# Planning - 2000 Grand Vitara Conversion



## madderscience (Jun 28, 2008)

sounds like a good strategy.

Given the body style you will be looking at probaby around 50 miles range if you use the complete LEAF pack.

If you can find room to budget for an AC drive train, there are reliability and efficiency benefits to that. There are 144V systems available, which could allow you to use 288V of that 350-ish volt leaf pack. (rearranged in series/parallel obviously) Some of the loss of range due to the lower capacity due to not using the entire leaf pack would be regained in somewhat less weight and in regen capability, especially if you have hills in your area.

Good luck and keep us posted.


----------



## TStrain (Feb 15, 2016)

Thanks for the feedback madderscience.

I would love to go to AC, and that would be the first upgrade once done for sure.

What are you thoughts of going to 2 Volt packs instead? 50 Miles is pushing it in the range I need 1 day per week. I didn't plan on going the route of the volt packs as I think the cost would be significantly higher but I have heard of people having them available.


----------



## miscrms (Sep 25, 2013)

Weight probably isn't going to dominate range unless you do a lot of stop and go. It's mostly going to be aerodynamic drag, which is a function of Cd and cross sectional area. Both are almost certainly going to be significantly higher than the Leaf. Keep in mind also that the Leaf motor/inverter combined are about 96% efficient. Whatever you go with might be less. And lastly, its important to note that some Leaf drivers would have trouble getting 50-60 miles, particularly with battery aging and cold weather.


----------



## BWA (Mar 14, 2015)

Be surprised if you can land a full leaf pack in Canada for 5-7K Cdn dollars.

I'm in Ontario, and haven't found a leaf pack (none in Canada), for less than 10K Cdn landed on my doorstep.

Half a pack costs 3,200.0us, which with shipping, exchange and taxes will be over 6K CDN.......

These things are EXPENSIVE.........


----------



## TStrain (Feb 15, 2016)

Thanks for the feedback guys.
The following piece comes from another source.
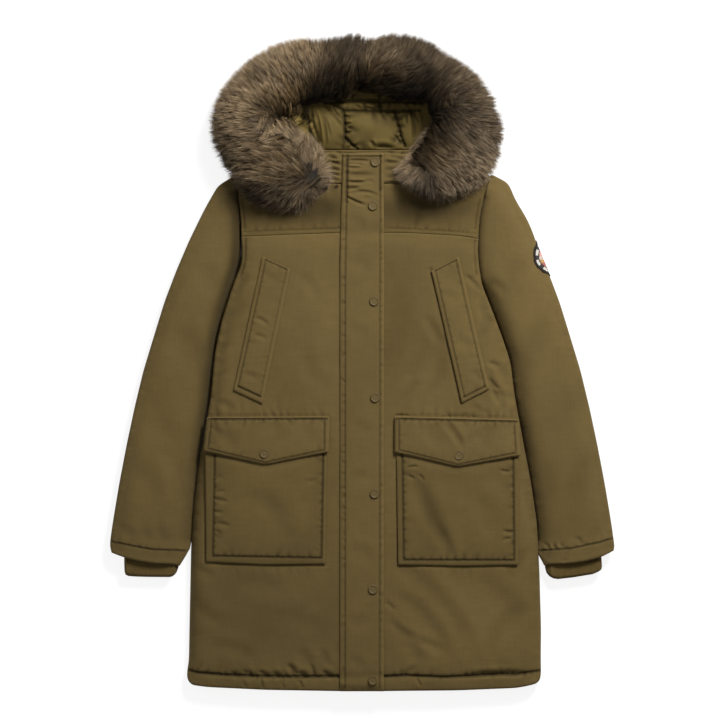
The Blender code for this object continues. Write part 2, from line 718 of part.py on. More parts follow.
def cuff_ring(side, ends, outer, shrink=1.0):
    """A flattened ring of rib knit, ribbed outside and plain inside."""
    count = 2 * CUFF_RIBS
    middle = SLEEVE_HEIGHT / 2
    half_width = math.dist(*ends) / 2
    half_height = CUFF_HEIGHT / 2 * shrink if outer else CUFF_SLIT / 2
    half_span = half_width if outer else half_width - (CUFF_HEIGHT - CUFF_SLIT) / 2
    ring = []
    for k in range(count):
        perimeter = 4 * half_span
        s = perimeter * k / count
        across = -half_span + s if s < 2 * half_span else 3 * half_span - s
        sign = 1 if s < 2 * half_span else -1
        near_end = min(1.0, (half_span - abs(across)) / half_height)
        z = sign * half_height * math.sqrt(max(0.0, 1 - (1 - near_end) ** 2))
        if outer and k % 2 and abs(z) > half_height * 0.9:
            z -= sign * CUFF_RIB_DEPTH
        x, y = mix(ends[0], ends[1], 0.5 + across / (2 * half_width))
        ring.append((side.sign * x, y, middle + z))
    return ring


def add_cuff(side, material):
    top, bottom = ((end.outer, (side.sleeve_hem[0] + end.inward, end.inner_y)) for end in CUFF_ENDS)
    near_end = tuple(mix(a, b, 0.94) for a, b in zip(top, bottom))
    outer = [cuff_ring(side, top, True), cuff_ring(side, near_end, True), cuff_ring(side, bottom, True, 0.8)]
    inner = [cuff_ring(side, top, False), cuff_ring(side, bottom, False)]
    tube_solid(f"cuff_{side.name}", outer, inner, material)


def add_badge(sleeve_rings, material):
    """A round patch folded over the sleeve's outer edge, on the sleeve's own lengthwise lines."""
    lengthwise = [4, 3, 2, 1, 0, -1, -2, -3, -4]  # ring points, over the top, round the edge and under
    lines = [[Vector(ring[k]) for ring in sleeve_rings] for k in lengthwise]
    distances = [0.0]
    for first, second in zip(lines, lines[1:]):
        gap = Vector(at_level(second)) - Vector(at_level(first))
        distances.append(distances[-1] + gap.length)
    centre = distances[4] + BADGE_PAST_EDGE
    lower, upper = [], []
    for line, distance, column in badge_columns(lines, distances, centre):
        half = math.sqrt(max(0.0, BADGE_RADIUS**2 - (distance - centre) ** 2))
        lower_row, upper_row = [], []
        for i in range(BADGE_ROWS + 1):
            y = BADGE_CENTRE_Y + half * (2 * i / BADGE_ROWS - 1) * 0.91
            point = at_level(line, y)
            outward = badge_outward(lines, column, y)
            lower_row.append(tuple(Vector(point) + outward * BADGE_GAP))
            upper_row.append(tuple(Vector(point) + outward * (BADGE_GAP + BADGE_WALL)))
        lower.append(lower_row)
        upper.append(upper_row)
    grid_solid("badge", upper, lower, material)


def at_level(line, y=BADGE_CENTRE_Y):
    for first, second in zip(line, line[1:]):
        if first.y >= y >= second.y:
            return first.lerp(second, (first.y - y) / (first.y - second.y))
    return line[-1]


def badge_columns(lines, distances, centre):
    """The lengthwise lines that cross the badge, with one more near each end of it."""
    ends = (centre - BADGE_RADIUS * BADGE_REACH[0], centre + BADGE_RADIUS * BADGE_REACH[1])
    columns = []
    for end in ends:
        k = max(i for i, d in enumerate(distances[:-1]) if d <= end)
        t = (end - distances[k]) / (distances[k + 1] - distances[k])
        line = [a.lerp(b, t) for a, b in zip(lines[k], lines[k + 1])]
        columns.append((line, end, k + t))
    inside = [(lines[k], d, k) for k, d in enumerate(distances) if ends[0] + 1 < d < ends[1] - 1]
    return sorted(columns + inside, key=lambda column: column[1])


def badge_outward(lines, column, y):
    """Away from the sleeve's cloth, across its outer edge."""
    before = at_level(lines[max(0, math.ceil(column) - 1)], y)
    after = at_level(lines[min(len(lines) - 1, math.floor(column) + 1)], y)
    round_edge = after - before
    return round_edge.cross(Vector((0.0, 1.0, 0.0))).normalized()


def smooth_between(values, t):
    """A Catmull-Rom curve through four values, between the second and the third."""
    a, b, c, d = values
    return 0.5 * (2 * b + (c - a) * t + (2 * a - 5 * b + 4 * c - d) * t**2 + (3 * b - a - 3 * c + d) * t**3)


def smooth_sections():
    """The fur's sections with smooth steps between them."""
    padded = [FUR_SECTIONS[0], *FUR_SECTIONS, FUR_SECTIONS[-1]]
    out = []
    for four in zip(padded, padded[1:], padded[2:], padded[3:]):
        for k in range(BETWEEN_SECTIONS):
            t = k / BETWEEN_SECTIONS
            outer = tuple(smooth_between([section.outer[i] for section in four], t) for i in range(2))
            inner = tuple(smooth_between([section.inner[i] for section in four], t) for i in range(2))
            out.append(Section(outer, inner, smooth_between([section.height for section in four], t)))
    return [*out, FUR_SECTIONS[-1]]


def shell_outline(reach):
    """Points round the hood at a given reach across the fur, from the left to the right neck side."""
    sections = smooth_sections()[HOOD_FROM * BETWEEN_SECTIONS : HOOD_TO * BETWEEN_SECTIONS + 1]
    return [mix(section.outer, section.inner, reach) for section in sections]


def add_hood_shell(material):
    """The outer hood, spread on the surface: a padded sheet whose straight side meets the back's neck."""
    neck = [(NECK_SIDE[0] + 30, COLLAR_TOP + SEAM), (-NECK_SIDE[0] - 30, COLLAR_TOP + SEAM)]
    outline = shell_outline(SHELL_REACH) + neck
    centre = Vector((0.0, 400.0))
    rings = ((3.0, 0.0), (0.0, 3.0), (0.0, 7.0), (4.0, HOOD_SHELL_WALL))
    points, faces = [], []
    for inward, z in rings:
        for x, y in outline:
            step = (centre - Vector((x, y))).normalized() * inward
            on_neck = y < COLLAR_TOP + 1
            points.append((x + step.x, y + (0.0 if on_neck else step.y), z))
    size = len(outline)
    for ring in range(len(rings) - 1):
        for k in range(size):
            after = (k + 1) % size
            a, b = ring * size + k, ring * size + after
            faces += [(a, b, b + size), (a, b + size, a + size)]
    faces.append(tuple(reversed(range(size))))
    faces.append(tuple(range(len(points) - size, len(points))))
    add_solid("hood_shell", points, faces, material)


def polyline_y(points, x):
    for (x0, y0), (x1, y1) in zip(points, points[1:]):
        if x0 <= x <= x1:
            return y0 + (y1 - y0) * (x - x0) / (x1 - x0)
    return points[-1][1]


def lining_height(x, y, edge_distance):
    """The quilted upper surface: puffed cells between stitched valleys."""
    valley = max(
        math.exp(-((segment_distance((x, y), quilt.start, quilt.end) / quilt.width) ** 2))
        for quilt in QUILT_SEAMS
    )
    base = HOOD_SHELL_WALL + SEAM
    rise = LINING_RISE * (1 - 0.6 * valley)
    return base + 5.0 + (rise - 5.0) * min(1.0, edge_distance / 14)


def add_hood_lining(material):
    """The quilted lining, on the shell inside the fur."""
    head = [point for point in shell_outline(LINING_REACH) if point[1] > 395]
    ends = (head[0], head[-1])
    neck = COLLAR_TOP + SEAM + 0.4
    foot = [(ends[0][0], ends[0][1] - 12), (-112, neck), (100, neck), (ends[1][0], ends[1][1] - 12)]
    upper, lower = [], []
    xs = [ends[0][0] + (ends[1][0] - ends[0][0]) * j / LINING_COLUMNS for j in range(LINING_COLUMNS + 1)]
    for i in range(LINING_ROWS + 1):
        upper_row, lower_row = [], []
        for j, x in enumerate(xs):
            low, high = polyline_y(foot, x), polyline_y(head, x)
            y = low + (high - low) * i / LINING_ROWS
            edge = min(y - low, high - y, x - xs[0], xs[-1] - x)
            upper_row.append((x, y, lining_height(x, y, edge)))
            lower_row.append((x, y, HOOD_SHELL_WALL + SEAM))
        upper.append(upper_row)
        lower.append(lower_row)
    grid_solid("hood_lining", upper, lower, material, flat_lower=True)


def fur_floor(x, y, on_hood):
    """The underside of the fur: on the yokes and collar below the neck, on the hood above it."""
    on_yoke = BACK_WALL + SEAM + FRONT_WALL + 3.1
    t = max(0.0, min(1.0, (y - COLLAR_TOP - 4) / 26))
    beyond_sleeve = SLEEVE_HEIGHT + 2.0 if abs(x) > 150 else on_yoke
    return beyond_sleeve + (on_hood - beyond_sleeve) * t


def add_fur_trim(material):
    """The fur band as one soft mass, as far as its hair reaches, open at the front of the neck."""
    rings = []
    for section in smooth_sections():
        ring = []
        crest = FUR_HEIGHT * section.height
        for across, height in FUR_PROFILE:
            x, y = mix(section.outer, section.inner, across)
            low = fur_floor(x, y, 2.0 + (FUR_UNDERSIDE[0][1] - 2.0) * across)
            ring.append((x, y, low + (crest - low) * height))
        for across, on_hood in FUR_UNDERSIDE:
            x, y = mix(section.outer, section.inner, across)
            ring.append((x, y, fur_floor(x, y, on_hood)))
        rings.append(ring)
    size = len(rings[0])
    points = [point for ring in rings for point in ring]
    faces = []
    for r in range(len(rings) - 1):
        for k in range(size):
            after = (k + 1) % size
            a, b = r * size + k, r * size + after
            faces += [(a, b, b + size), (a, b + size, a + size)]
    for r, flip in ((0, 1), (len(rings) - 1, -1)):
        first = r * size
        hub = len(points)
        ring = rings[r]
        points.append(tuple(sum(point[i] for point in ring) / size for i in range(3)))
        for k in range(size):
            faces.append((hub, first + k, first + (k + 1) % size)[::flip])
    add_solid("fur_trim", points, faces, material)


def surface_below(grid, centre):
    """The highest point of a grid's surface under a snap."""
    points = [Vector(point) for row in grid for point in row]
    tree = BVHTree.FromPolygons(points, grid_faces(len(grid), len(grid[0])))
    heights = []
    spots = [(centre[0], centre[1])]
    for k in range(SNAP_SIDES):
        angle = math.tau * k / SNAP_SIDES
        for radius in (SNAP_RADIUS, SNAP_RADIUS / 2):
            spots.append((centre[0] + radius * math.cos(angle), centre[1] + radius * math.sin(angle)))
    for x, y in spots:
        hit = tree.ray_cast(Vector((x, y, 500.0)), Vector((0.0, 0.0, -1.0)))[0]
        if hit:
            heights.append(hit.z)
    return max(heights)


def add_snap(name, centre, grid, material):
    """A low snap cap: a rim round a slightly domed plain face."""
    base = surface_below(grid, centre) + SEAM
    points, faces = [(*centre, base + SNAP_PROFILE[0][1])], []
    for radius, height in SNAP_PROFILE[1:]:
        for k in range(SNAP_SIDES):
            angle = math.tau * k / SNAP_SIDES
            x = centre[0] + radius * math.cos(angle)
            y = centre[1] + radius * math.sin(angle)
            points.append((x, y, base + height))
    for k in range(SNAP_SIDES):
        after = (k + 1) % SNAP_SIDES
        faces.append((0, 1 + k, 1 + after))
        for ring in range(len(SNAP_PROFILE) - 2):
            a, b = 1 + ring * SNAP_SIDES + k, 1 + ring * SNAP_SIDES + after
            faces.append((a, a + SNAP_SIDES, b + SNAP_SIDES, b))
    faces.append(tuple(len(points) - SNAP_SIDES + k for k in range(SNAP_SIDES)))
    add_solid(name, points, faces, material)


def centre_on_floor():
    """Moves the garment so that the middle of its box is over the origin and its underside at zero."""
    corners = [v.co for obj in bpy.data.objects for v in obj.data.vertices]
    low = Vector([min(co[i] for co in corners) for i in range(3)])
    high = Vector([max(co[i] for co in corners) for i in range(3)])
    shift = Vector((-(low.x + high.x) / 2, -(low.y + high.y) / 2, -low.z))
    for obj in bpy.data.objects:
        for vertex in obj.data.vertices:
            vertex.co += shift


def build():
    clear_scene()
    shell = cloth("olive shell cloth", SHELL_CLOTH)
    lining = cloth("olive lining cloth", LINING_CLOTH, roughness=0.6)
    fur = cloth("brown fur", FUR)
    rib = cloth("olive rib knit", RIB_KNIT)
    metal = cloth("bronze snap", SNAP_METAL, roughness=0.45, metallic=0.6)
    patch = cloth("woven badge", BADGE_CLOTH)

    add_back(shell)
    fronts, yokes = [], []
    for side in (LEFT, RIGHT):
        grid, number = add_front(side, shell)
        fronts.append(grid)
        yokes.append(add_yoke(side, shell))
        flap = add_pocket_and_flap(side, grid, number, shell)
        add_snap(f"snap_flap_{side.name}", FLAP_SNAPS[side.name], flap, metal)
        add_welt(side, grid, number, shell)
        rings = add_sleeve(side, shell)
        add_cuff(side, rib)
        if side is RIGHT:
            add_badge(rings, patch)
    collars = add_collar(shell)
    placket = add_placket(fronts, yokes, collars, shell)
    add_hood_shell(shell)
    add_hood_lining(lining)
    add_fur_trim(fur)
    for index, centre in enumerate(PLACKET_SNAPS):
        add_snap(f"snap_placket_{index + 1}", centre, placket, metal)
    centre_on_floor()


build()
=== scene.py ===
"""The looks of a padded parka with a fur trimmed hood, laid flat: cloth, sewing, knit, snaps and fur.

Lengths are millimetres in the part's own frame until a mesh is made.
"""

import math
from collections import namedtuple

import bmesh
import bpy
import numpy as np
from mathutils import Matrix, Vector, kdtree
from mathutils.bvhtree import BVHTree
from mathutils.geometry import delaunay_2d_cdt


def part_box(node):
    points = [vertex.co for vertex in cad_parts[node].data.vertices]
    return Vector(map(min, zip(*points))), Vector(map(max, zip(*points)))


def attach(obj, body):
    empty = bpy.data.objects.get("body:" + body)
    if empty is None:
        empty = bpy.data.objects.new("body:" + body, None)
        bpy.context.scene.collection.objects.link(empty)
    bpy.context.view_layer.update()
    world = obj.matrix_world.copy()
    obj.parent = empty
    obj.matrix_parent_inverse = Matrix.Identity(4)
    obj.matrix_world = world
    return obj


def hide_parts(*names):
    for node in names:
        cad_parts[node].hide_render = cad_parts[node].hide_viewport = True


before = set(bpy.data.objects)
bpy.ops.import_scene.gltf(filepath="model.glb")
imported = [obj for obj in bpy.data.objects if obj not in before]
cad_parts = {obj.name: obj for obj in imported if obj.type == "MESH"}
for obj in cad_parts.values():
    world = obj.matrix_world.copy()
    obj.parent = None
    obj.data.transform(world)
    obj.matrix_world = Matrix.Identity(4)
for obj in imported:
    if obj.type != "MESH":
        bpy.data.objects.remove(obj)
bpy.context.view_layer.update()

SHIFT_Y = -0.7  # from the garment's own lengths to the part's frame
DOWN, UP = Vector((0, 0, -1)), Vector((0, 0, 1))
ABOVE, BELOW = 400.0, -50.0  # where rays start
TURN = 2 * math.pi


def line(*points):
    return np.array([(x, y + SHIFT_Y) for x, y in points], float)


# ---------------------------------------------------------------- noise, distances and loops


def noise(x, y, cell, seed):
    """Smooth gradient noise, about -0.7 to 0.7, whose cells are that wide."""
    size = 64
    angle = np.random.default_rng(seed).uniform(0, TURN, (size, size))
    u, v = np.asarray(x) / cell + 31.7, np.asarray(y) / cell + 17.3
    i, j = np.floor(u).astype(int), np.floor(v).astype(int)
    f, g = u - i, v - j

    def corner(a, b):
        turn = angle[(i + a) % size, (j + b) % size]
        return np.cos(turn) * (f - a) + np.sin(turn) * (g - b)

    s, t = (w * w * w * (w * (w * 6 - 15) + 10) for w in (f, g))
    low = corner(0, 0) * (1 - s) + corner(1, 0) * s
    high = corner(0, 1) * (1 - s) + corner(1, 1) * s
    return low * (1 - t) + high * t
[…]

As miscrms nailed on the head, I'm worried about the range. I've come to the conclusion that I need SAE J1772 accessibility for the days that are longer. Most days are only 50 KM, only 1 day per week is 85 KM. I can stop for coffee those days on the way through the city. In the future planning I'd love to add on to the initial pack and get it to about 26,000 kWh by adding a few more cells to it. I have the plans and think I can get it to fit.

As of right now, I've setup purchasing an S10, that was well built, and only lacks a pack (and BMS). Plan is to drive that for a few months as I get the interior/exterior fixed up on my car then swap the parts.

As for the leaf batteries, I'm going the salvage route. I have a couple to start bidding on that are pretty close... I'll keep you posted on how it goes. Fingers crossed.


----------



## miscrms (Sep 25, 2013)

Good luck!

Rob


----------